PROMPT >>
Copy out each line containing "filepath" from the entries below.

(Collected data entries)

========================================

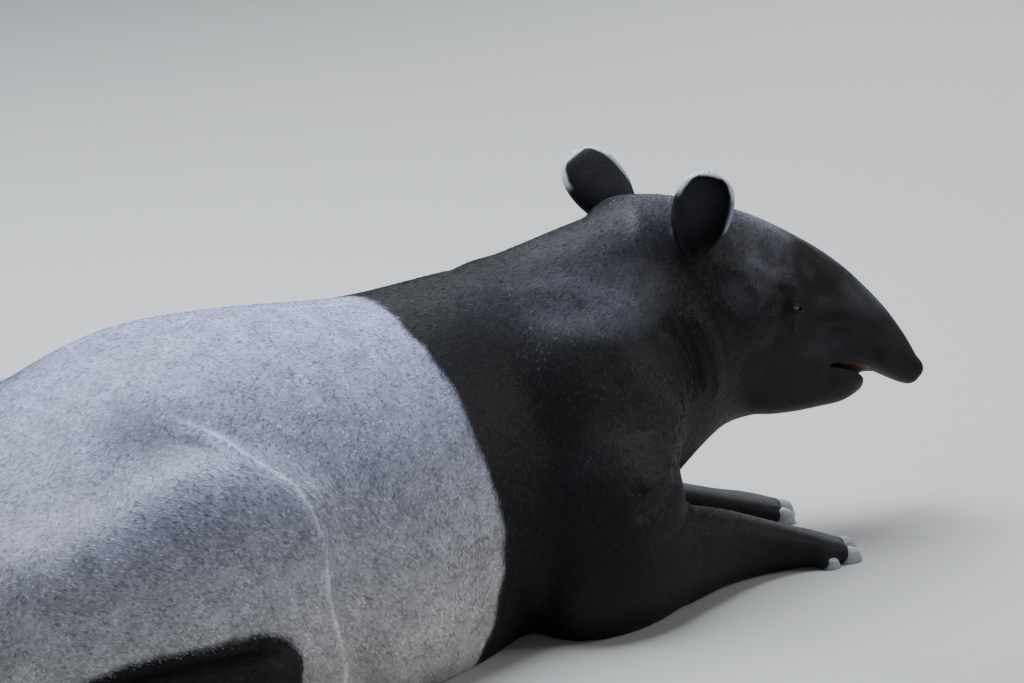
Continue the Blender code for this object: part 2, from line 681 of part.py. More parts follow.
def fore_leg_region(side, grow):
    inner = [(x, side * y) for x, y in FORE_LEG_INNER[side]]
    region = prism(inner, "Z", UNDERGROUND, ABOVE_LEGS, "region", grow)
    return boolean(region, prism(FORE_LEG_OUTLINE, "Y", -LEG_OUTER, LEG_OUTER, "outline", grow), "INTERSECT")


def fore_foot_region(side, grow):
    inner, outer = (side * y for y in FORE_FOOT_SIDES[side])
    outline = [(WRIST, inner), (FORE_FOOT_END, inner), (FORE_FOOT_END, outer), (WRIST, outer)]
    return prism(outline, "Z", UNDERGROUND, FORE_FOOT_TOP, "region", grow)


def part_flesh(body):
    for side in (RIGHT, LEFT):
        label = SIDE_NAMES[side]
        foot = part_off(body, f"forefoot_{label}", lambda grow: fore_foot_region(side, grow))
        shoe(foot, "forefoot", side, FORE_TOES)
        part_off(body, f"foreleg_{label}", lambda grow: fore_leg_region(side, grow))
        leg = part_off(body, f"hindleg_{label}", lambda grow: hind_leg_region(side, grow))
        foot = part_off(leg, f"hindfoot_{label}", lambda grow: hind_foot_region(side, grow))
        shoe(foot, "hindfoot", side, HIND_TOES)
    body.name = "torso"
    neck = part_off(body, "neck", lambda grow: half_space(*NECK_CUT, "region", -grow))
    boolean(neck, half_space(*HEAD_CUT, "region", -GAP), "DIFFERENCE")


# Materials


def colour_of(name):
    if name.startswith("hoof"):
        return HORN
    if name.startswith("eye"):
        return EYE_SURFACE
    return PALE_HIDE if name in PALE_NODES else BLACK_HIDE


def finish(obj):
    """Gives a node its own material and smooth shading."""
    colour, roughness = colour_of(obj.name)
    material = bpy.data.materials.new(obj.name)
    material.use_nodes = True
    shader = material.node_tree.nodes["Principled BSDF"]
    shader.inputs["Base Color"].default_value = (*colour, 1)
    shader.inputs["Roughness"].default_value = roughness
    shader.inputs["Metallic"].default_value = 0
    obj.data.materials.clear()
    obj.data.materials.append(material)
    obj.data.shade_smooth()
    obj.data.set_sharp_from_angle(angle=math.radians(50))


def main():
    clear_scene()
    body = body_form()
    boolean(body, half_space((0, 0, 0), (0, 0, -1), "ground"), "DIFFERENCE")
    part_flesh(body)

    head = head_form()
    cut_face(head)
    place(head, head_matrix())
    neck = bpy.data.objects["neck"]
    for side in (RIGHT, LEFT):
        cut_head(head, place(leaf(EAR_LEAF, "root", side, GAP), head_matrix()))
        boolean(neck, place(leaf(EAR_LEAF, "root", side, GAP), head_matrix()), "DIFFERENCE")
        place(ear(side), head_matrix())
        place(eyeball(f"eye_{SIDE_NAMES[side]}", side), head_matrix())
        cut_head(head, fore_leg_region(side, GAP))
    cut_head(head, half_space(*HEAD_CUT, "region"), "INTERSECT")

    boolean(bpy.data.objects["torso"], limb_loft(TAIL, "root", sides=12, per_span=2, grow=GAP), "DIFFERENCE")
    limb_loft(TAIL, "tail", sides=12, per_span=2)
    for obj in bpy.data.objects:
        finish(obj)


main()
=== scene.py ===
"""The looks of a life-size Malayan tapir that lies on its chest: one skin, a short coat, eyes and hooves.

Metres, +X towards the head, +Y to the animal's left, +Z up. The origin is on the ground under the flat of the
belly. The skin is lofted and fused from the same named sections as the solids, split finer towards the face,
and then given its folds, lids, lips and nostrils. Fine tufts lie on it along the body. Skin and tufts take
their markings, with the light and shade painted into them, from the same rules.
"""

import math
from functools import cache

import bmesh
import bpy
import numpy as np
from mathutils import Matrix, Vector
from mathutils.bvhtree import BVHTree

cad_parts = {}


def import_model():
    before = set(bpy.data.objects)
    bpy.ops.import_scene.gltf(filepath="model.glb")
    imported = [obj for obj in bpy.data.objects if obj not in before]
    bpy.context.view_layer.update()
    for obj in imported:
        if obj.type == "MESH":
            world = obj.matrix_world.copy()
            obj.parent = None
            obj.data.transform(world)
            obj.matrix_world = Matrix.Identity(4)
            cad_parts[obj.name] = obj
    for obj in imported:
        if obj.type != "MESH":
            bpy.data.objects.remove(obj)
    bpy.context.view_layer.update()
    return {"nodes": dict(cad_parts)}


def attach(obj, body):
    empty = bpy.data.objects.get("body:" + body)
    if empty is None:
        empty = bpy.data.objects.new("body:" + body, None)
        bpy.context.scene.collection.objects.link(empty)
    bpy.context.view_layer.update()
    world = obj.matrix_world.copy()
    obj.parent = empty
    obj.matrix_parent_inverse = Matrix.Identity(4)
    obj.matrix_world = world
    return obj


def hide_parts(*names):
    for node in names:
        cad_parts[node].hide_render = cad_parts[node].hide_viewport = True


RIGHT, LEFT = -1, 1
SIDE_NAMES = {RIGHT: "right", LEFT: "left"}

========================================

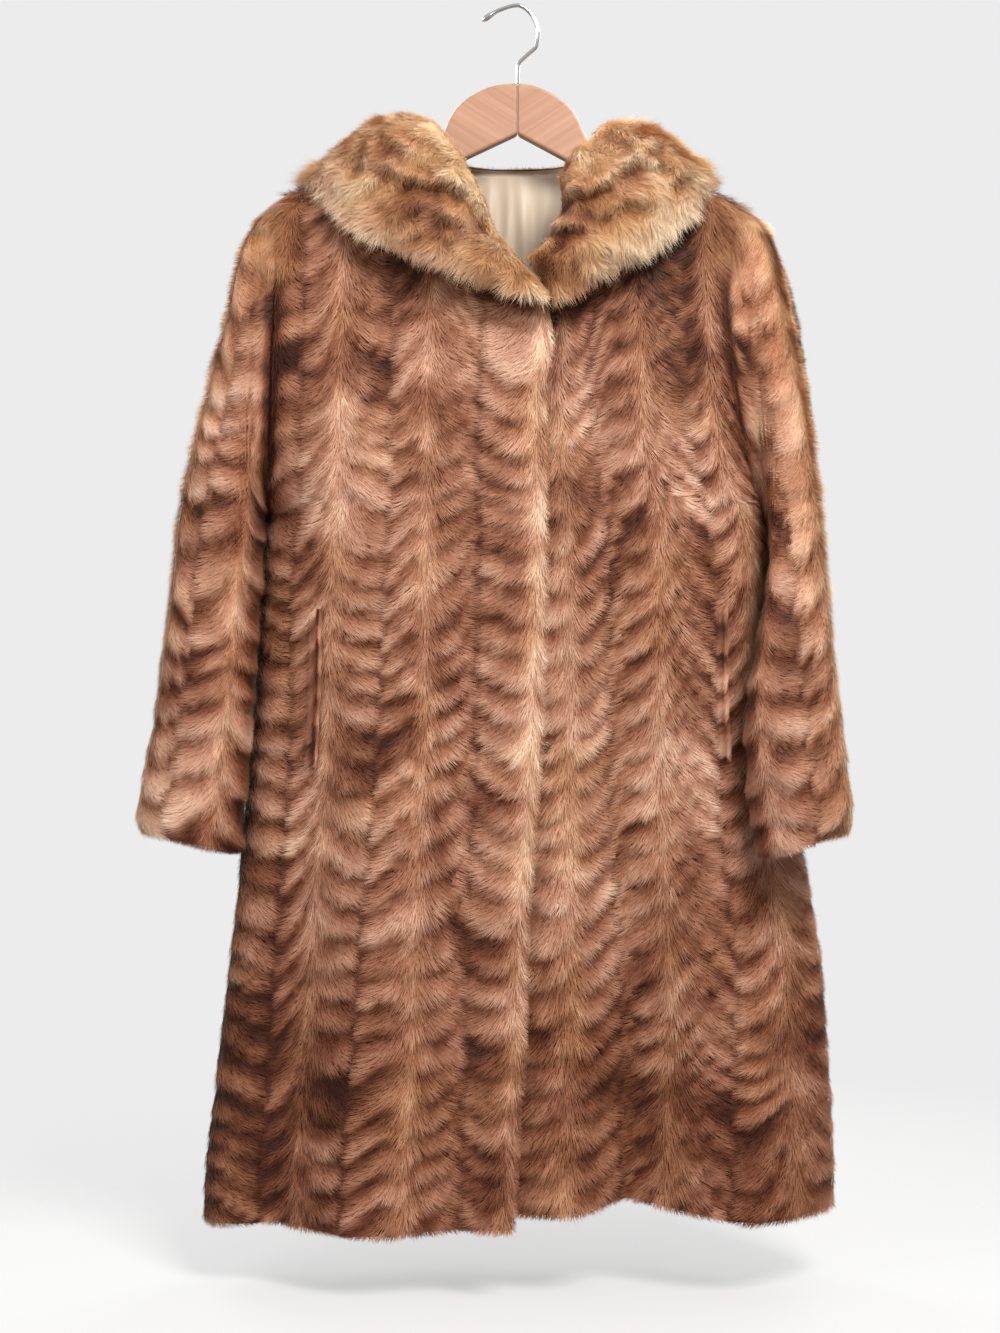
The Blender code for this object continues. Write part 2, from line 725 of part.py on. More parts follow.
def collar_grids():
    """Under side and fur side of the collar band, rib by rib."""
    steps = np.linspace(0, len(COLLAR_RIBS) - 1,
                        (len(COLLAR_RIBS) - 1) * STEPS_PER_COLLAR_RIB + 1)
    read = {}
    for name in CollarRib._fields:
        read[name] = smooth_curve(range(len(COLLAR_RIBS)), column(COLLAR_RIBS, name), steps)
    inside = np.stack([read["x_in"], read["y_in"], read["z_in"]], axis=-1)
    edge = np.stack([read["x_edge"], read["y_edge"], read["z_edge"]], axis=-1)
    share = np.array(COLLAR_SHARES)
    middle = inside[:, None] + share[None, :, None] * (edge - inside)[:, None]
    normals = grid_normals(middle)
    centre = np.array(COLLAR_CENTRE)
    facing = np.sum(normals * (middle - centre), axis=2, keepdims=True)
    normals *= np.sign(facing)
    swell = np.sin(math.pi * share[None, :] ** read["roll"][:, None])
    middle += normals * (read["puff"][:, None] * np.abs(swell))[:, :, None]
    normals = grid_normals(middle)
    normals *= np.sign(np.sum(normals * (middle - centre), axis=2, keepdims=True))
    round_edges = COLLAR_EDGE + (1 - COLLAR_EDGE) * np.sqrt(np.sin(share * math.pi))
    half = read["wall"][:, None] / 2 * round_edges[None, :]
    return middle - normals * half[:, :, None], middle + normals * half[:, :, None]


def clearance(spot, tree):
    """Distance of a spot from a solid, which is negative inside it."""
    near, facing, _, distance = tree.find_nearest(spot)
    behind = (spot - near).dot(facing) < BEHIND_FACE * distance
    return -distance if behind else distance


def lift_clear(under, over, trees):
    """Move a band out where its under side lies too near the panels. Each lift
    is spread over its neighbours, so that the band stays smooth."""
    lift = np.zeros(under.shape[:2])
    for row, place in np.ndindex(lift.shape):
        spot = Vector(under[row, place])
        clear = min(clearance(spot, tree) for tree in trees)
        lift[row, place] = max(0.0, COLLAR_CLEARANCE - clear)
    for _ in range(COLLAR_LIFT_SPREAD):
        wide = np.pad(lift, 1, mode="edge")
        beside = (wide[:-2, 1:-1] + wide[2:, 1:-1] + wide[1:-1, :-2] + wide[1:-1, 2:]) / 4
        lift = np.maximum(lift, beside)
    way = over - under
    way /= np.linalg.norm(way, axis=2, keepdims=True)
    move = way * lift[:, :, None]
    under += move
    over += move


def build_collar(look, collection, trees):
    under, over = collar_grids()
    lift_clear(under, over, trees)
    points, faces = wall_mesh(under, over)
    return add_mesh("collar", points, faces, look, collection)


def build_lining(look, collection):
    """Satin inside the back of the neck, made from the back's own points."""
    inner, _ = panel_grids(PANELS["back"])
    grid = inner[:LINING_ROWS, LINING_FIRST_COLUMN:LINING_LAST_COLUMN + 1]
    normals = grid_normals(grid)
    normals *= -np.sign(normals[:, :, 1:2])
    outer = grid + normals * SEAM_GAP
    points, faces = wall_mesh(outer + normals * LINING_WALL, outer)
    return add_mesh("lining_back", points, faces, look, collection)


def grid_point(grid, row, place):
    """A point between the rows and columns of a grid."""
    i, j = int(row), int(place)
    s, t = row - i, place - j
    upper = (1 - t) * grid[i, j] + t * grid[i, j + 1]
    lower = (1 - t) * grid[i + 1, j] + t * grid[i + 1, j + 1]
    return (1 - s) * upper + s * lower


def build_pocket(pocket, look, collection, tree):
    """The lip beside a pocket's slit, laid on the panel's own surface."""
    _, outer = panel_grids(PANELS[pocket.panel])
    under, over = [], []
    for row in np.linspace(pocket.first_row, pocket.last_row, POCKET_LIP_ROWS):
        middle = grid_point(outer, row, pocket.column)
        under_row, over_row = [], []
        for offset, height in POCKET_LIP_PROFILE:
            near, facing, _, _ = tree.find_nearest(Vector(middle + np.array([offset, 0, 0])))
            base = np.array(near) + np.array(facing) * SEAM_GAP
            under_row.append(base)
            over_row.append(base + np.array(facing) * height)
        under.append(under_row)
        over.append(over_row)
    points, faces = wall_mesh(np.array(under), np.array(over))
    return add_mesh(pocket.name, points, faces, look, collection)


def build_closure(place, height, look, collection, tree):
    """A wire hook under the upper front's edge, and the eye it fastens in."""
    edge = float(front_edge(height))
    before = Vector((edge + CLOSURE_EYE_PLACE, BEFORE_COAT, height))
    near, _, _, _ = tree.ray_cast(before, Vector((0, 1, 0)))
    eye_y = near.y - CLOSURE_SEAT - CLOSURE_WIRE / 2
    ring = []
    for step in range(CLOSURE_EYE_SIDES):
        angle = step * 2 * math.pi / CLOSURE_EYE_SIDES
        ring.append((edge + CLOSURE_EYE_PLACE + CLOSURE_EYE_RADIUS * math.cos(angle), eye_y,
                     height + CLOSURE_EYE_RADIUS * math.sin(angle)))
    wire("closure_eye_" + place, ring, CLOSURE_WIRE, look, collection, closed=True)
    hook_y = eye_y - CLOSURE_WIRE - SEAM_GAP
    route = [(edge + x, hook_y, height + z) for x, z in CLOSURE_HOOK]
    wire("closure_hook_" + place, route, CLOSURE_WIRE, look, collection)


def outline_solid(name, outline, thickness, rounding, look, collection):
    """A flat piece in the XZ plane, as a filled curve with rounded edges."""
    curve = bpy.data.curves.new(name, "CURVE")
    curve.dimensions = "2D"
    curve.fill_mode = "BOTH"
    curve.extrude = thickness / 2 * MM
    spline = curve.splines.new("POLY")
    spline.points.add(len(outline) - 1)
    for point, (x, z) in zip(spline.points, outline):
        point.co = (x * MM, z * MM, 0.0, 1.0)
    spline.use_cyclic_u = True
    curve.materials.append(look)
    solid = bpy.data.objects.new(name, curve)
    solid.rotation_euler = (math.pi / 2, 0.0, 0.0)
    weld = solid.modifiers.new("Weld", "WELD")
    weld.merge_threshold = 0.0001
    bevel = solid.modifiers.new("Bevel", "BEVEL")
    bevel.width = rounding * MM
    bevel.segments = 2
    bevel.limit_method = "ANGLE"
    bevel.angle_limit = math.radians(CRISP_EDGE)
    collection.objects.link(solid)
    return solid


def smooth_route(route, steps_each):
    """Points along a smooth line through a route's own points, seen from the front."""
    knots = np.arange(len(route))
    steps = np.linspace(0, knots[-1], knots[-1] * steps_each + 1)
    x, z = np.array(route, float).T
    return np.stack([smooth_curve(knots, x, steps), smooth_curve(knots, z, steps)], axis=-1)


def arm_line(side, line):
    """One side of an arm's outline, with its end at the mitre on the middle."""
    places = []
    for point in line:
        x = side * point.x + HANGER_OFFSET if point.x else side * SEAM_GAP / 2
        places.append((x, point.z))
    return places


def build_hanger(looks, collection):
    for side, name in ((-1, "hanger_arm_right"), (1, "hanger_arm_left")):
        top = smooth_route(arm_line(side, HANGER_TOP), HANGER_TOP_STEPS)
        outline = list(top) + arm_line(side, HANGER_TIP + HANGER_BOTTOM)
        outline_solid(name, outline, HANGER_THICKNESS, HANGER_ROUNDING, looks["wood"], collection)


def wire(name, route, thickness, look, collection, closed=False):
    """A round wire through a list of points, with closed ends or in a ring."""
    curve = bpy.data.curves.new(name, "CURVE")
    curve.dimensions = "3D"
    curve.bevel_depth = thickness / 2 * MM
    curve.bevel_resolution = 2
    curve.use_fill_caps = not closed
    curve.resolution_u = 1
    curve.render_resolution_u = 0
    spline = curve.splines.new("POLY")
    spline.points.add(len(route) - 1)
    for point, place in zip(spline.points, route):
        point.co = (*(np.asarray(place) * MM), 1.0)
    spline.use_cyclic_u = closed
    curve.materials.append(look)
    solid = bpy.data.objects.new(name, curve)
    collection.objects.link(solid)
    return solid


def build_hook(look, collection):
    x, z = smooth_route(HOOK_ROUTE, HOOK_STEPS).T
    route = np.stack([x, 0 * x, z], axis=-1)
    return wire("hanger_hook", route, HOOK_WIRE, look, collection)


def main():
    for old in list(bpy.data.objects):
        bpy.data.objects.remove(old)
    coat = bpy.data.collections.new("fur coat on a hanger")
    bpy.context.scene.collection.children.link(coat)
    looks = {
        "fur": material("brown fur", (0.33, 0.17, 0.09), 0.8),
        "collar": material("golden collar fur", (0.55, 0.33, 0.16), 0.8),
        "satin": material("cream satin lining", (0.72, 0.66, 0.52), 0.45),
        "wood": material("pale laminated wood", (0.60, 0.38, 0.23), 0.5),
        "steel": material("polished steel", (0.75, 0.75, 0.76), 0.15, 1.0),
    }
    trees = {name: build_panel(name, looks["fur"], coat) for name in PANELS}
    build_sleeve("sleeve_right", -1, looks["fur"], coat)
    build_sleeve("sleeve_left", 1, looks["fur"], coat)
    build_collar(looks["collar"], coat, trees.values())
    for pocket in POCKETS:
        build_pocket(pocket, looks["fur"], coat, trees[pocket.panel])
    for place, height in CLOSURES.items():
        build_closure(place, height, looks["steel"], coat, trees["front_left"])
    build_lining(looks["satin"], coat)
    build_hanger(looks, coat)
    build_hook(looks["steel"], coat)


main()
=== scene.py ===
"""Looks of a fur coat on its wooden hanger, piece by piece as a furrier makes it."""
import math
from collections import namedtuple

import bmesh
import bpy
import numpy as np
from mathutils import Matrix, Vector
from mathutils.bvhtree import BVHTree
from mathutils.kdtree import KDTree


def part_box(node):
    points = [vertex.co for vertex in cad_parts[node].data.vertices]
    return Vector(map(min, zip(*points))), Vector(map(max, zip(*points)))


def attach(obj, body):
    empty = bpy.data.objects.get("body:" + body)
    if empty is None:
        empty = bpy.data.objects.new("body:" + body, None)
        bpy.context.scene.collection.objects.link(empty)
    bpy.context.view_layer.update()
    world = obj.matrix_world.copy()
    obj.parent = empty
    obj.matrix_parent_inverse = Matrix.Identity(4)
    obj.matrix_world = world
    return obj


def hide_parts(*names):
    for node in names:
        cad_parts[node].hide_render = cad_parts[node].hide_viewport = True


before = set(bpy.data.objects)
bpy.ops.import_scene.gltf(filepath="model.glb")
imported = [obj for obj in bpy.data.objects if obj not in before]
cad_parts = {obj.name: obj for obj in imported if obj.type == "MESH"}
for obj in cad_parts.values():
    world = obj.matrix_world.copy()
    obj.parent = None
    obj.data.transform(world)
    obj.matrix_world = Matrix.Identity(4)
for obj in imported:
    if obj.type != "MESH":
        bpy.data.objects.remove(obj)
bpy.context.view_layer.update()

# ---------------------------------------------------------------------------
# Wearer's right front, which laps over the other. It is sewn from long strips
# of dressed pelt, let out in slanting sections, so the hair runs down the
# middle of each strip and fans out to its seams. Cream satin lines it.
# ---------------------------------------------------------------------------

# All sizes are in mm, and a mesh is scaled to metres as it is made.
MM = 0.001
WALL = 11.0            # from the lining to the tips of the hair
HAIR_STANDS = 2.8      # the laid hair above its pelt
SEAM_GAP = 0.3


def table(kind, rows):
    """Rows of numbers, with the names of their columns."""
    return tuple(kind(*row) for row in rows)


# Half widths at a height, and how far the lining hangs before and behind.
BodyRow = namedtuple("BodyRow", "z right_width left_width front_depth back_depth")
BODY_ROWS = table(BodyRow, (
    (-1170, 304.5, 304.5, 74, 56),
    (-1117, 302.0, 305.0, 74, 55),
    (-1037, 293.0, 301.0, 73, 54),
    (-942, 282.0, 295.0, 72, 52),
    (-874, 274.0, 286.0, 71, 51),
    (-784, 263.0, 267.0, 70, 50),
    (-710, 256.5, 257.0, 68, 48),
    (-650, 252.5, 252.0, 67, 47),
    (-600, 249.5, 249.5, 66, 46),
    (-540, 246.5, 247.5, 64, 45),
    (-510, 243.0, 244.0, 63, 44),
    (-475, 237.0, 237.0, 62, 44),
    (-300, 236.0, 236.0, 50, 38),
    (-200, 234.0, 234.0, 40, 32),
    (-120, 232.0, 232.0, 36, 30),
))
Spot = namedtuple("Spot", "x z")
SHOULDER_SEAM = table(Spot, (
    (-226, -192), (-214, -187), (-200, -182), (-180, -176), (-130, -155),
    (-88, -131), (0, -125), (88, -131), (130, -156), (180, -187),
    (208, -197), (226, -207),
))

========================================

COMPLETE OUTPUT >>
    bpy.ops.import_scene.gltf(filepath="model.glb")
bpy.ops.import_scene.gltf(filepath="model.glb")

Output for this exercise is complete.